Ah, Spring…There’s Nothing Like It

            Are we about to have the wool pulled over our eyes? Have we been bamboozled by Mother Nature? Are these dogwood and wisteria blossoms figments of my imagination?

            I mean it’s the first days of March and already we’re seeing things we should be seeing a month from now. Even so, I’ll take what I can get and enjoy it while I can even if it all gets blistered by a cold snap a few days or weeks down the road.

            Spring is the time of year I have always loved. Even as a lad, when green started showing up in the yard and flowers started showing, it was time to do something my mama frowned on. I’d slip off my shoes and socks and let the tender green grass tickle my yet tender toes. Later in the year, I could walk down the gravel road in front of the house barefoot and never feel the rocks beneath my feet. I’ve even done the macho thing of striking a match on the bottom of my leather-tough bare foot in July but it’s the first shedding of shoes in spring I remember most.


Daniel Colvin with one of his many trophy bucks.


            Growing up, spring meant watching daddy plow up the garden spot behind the house. I can now close my eyes and smell the aroma of freshly turned earth where later peas, corn and potatoes would grow. If you grew up in the country like I did, I’ll bet you remember what that smelled like.

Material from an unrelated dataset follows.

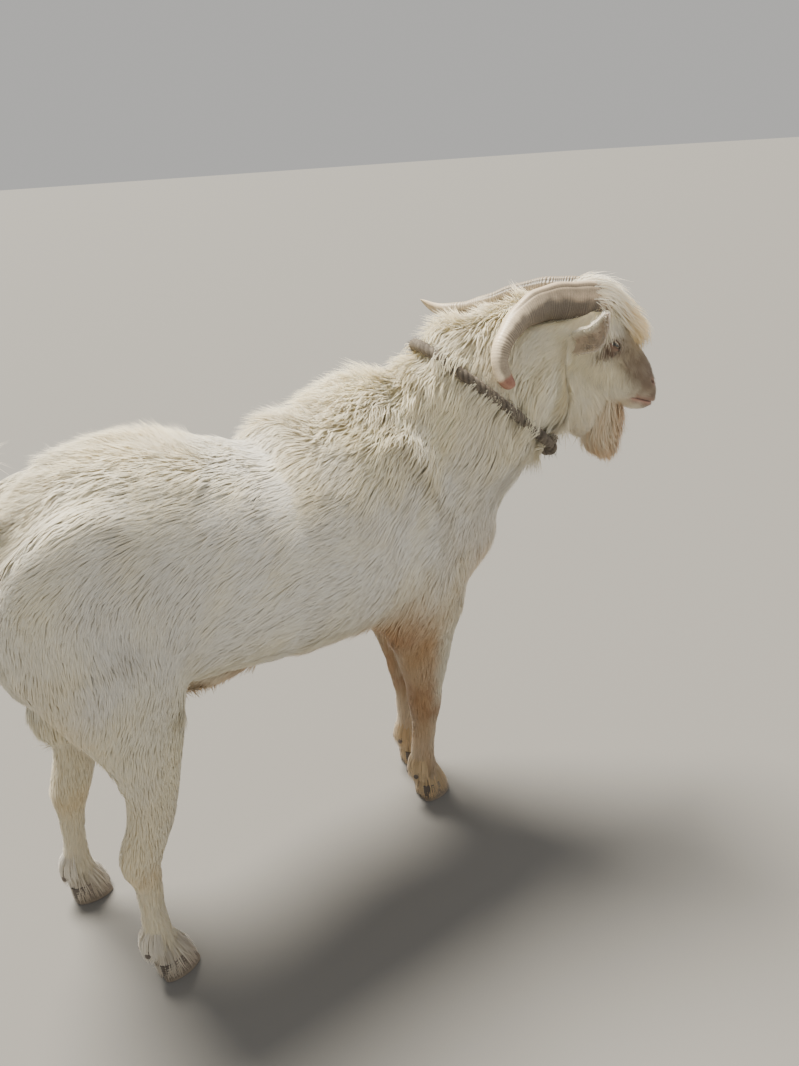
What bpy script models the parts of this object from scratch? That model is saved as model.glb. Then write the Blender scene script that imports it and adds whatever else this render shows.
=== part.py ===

The plow exposed the dark damp soil beneath the surface that gave up an aroma that’s hard to describe.

            Spring also meant it was time to go out to the cowbarn with a shovel and tin can. You didn’t have to dig deep, it was a simple task to flip over the dried cow patties there to expose the hiding place of earthworms and it didn’t take long to uncover enough to handle the task that lay ahead.

            Half a mile through the woods behind our home lay twin ribbons of steel where the old L&A steam locomotive pulling a string of box cars as it struggled and chugged up Oskosh hill. Crossing the tracks and stepping down through a thicket to an enchanted place where beeches and oaks shaded Molido, a clear winding stream invited me, my brother and cousins to dangle hooks skewered with red wigglers to entice the interest of what lurked beneath these cool dark waters.

            We didn’t catch bluegills or chinquapins or crappie in Molido’s dark holes. We caught goggle eyes, red perch, jackfish and an occasional mud cat. Bluegills and chinquapins lived in the lake but Molido was reserved for the “creek” fish we caught.

            Once the weather warmed enough for us, but not for our mamas, we’d sneak off, strip down to bare skin and go swimming in one particular deep hole in the little creek. After a swim, it was necessary before we made the walk back home where we would feign innocence so our mamas wouldn’t know we had broken their rules about swimming too early, we made sure our hair had time to dry out. Otherwise, we knew we had been caught and a stern lecture sometimes accompanied by a thin limber switch from the hedge outside the door would be waiting.

            That was yesterday. No more cow patties to overturn, cane fishing poles and earthworms and the aroma of freshly turned garden earth. Sneaking off to go barefoot on fresh green grass or swimming in the creek are obviously no longer part of my life but I would take absolutely nothing for the memories of these special things I experienced while growing up out on the rural route decades ago.